SUPPLIED MATERIAL:
## Begin

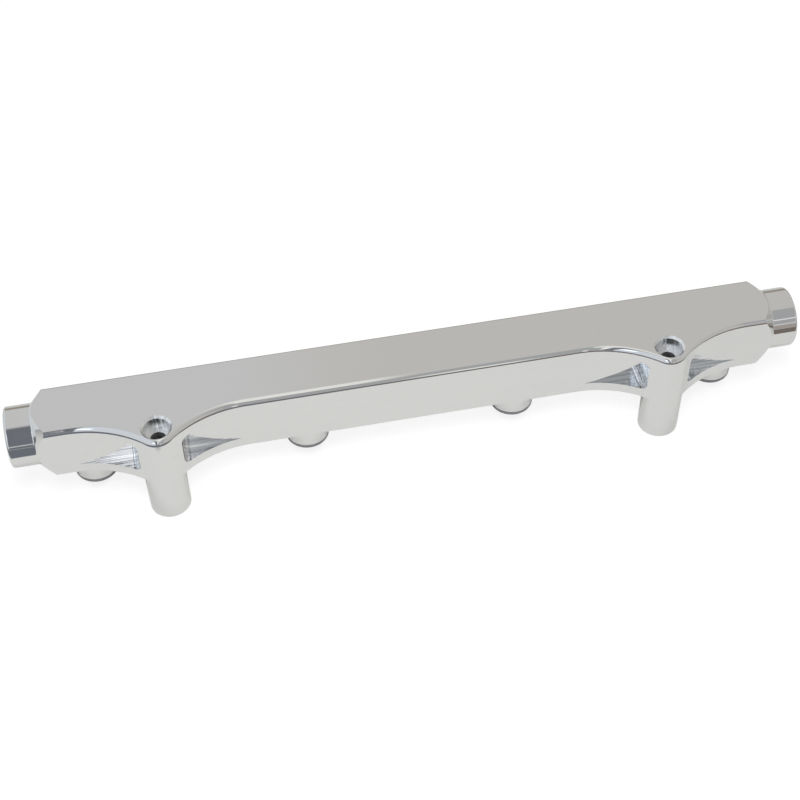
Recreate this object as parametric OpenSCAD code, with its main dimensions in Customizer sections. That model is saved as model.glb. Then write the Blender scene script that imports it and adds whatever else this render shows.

## End
## Begin

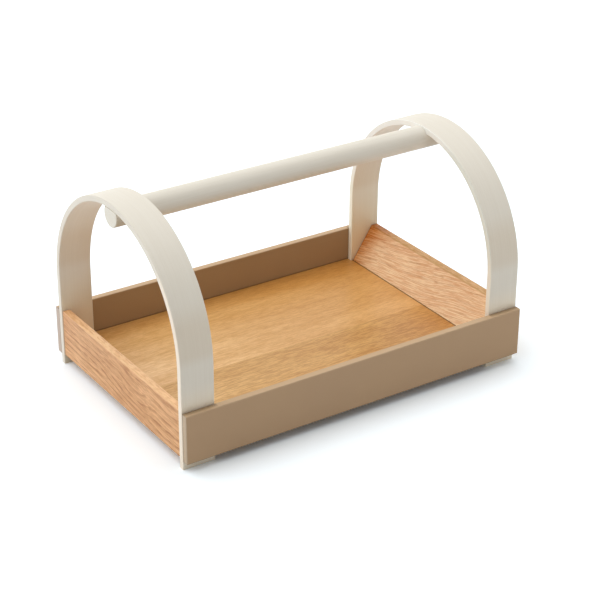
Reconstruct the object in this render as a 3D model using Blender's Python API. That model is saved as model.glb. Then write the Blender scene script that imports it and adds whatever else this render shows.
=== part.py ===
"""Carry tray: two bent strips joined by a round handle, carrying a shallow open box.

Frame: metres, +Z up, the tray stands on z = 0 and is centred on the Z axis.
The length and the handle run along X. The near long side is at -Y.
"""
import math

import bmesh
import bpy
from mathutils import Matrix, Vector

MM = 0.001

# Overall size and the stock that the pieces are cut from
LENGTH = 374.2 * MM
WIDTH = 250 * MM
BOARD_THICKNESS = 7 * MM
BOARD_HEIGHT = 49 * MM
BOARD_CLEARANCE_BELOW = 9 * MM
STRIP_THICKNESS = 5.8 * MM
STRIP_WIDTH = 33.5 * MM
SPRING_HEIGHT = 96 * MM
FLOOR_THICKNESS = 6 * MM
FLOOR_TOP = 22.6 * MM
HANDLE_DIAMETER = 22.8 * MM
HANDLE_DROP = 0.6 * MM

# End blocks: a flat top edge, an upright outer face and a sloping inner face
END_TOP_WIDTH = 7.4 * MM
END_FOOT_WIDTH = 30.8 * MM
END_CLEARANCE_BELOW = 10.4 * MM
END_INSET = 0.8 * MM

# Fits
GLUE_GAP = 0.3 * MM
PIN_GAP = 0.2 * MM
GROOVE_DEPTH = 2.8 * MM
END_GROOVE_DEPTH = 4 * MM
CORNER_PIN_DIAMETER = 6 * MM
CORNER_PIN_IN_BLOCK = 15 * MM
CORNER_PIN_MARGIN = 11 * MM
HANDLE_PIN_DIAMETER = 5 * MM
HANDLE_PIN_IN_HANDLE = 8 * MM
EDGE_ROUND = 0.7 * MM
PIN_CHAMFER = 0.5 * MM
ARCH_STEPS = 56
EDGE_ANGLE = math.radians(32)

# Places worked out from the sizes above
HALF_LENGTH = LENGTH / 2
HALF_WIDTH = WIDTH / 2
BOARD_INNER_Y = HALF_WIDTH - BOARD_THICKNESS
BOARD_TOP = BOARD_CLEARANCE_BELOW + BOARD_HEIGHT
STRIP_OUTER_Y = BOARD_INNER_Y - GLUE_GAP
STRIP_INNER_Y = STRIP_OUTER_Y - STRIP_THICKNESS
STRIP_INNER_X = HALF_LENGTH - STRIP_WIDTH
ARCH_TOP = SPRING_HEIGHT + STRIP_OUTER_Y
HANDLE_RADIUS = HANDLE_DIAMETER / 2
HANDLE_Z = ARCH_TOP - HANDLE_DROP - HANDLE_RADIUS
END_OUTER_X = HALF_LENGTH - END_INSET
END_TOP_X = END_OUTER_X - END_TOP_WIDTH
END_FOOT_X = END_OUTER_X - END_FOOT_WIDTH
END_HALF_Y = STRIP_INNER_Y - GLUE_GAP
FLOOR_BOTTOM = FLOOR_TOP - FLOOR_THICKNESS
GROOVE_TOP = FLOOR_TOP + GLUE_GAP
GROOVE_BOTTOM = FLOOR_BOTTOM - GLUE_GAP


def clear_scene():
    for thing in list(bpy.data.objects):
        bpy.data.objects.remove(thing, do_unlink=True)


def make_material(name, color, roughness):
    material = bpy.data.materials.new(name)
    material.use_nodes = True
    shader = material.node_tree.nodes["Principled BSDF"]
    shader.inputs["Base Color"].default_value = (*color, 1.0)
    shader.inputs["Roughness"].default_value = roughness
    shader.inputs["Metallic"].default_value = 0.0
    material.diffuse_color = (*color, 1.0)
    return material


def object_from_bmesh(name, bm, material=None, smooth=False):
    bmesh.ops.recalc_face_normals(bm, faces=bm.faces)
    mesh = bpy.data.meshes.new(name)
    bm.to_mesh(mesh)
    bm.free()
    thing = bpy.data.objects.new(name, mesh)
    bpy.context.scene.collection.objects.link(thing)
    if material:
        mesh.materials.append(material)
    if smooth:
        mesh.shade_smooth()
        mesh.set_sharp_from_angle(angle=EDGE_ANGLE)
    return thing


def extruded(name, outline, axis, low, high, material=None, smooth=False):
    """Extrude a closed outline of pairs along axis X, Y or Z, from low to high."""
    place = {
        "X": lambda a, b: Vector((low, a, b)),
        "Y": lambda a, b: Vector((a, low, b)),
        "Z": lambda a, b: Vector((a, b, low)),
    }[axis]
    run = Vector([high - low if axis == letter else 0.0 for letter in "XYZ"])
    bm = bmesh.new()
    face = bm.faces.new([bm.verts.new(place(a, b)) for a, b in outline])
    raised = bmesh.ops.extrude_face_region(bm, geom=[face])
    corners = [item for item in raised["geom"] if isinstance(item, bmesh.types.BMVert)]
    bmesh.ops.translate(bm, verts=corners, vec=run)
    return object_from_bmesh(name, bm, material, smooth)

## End

TASK BRIEF:
Retype, exactly and in full, the lines above from the one containing "Reconstruct the object" through the one containing "shallow open box.".

ANSWER TO THE PROBLEM:
Reconstruct the object in this render as a 3D model using Blender's Python API. That model is saved as model.glb. Then write the Blender scene script that imports it and adds whatever else this render shows.
=== part.py ===
"""Carry tray: two bent strips joined by a round handle, carrying a shallow open box.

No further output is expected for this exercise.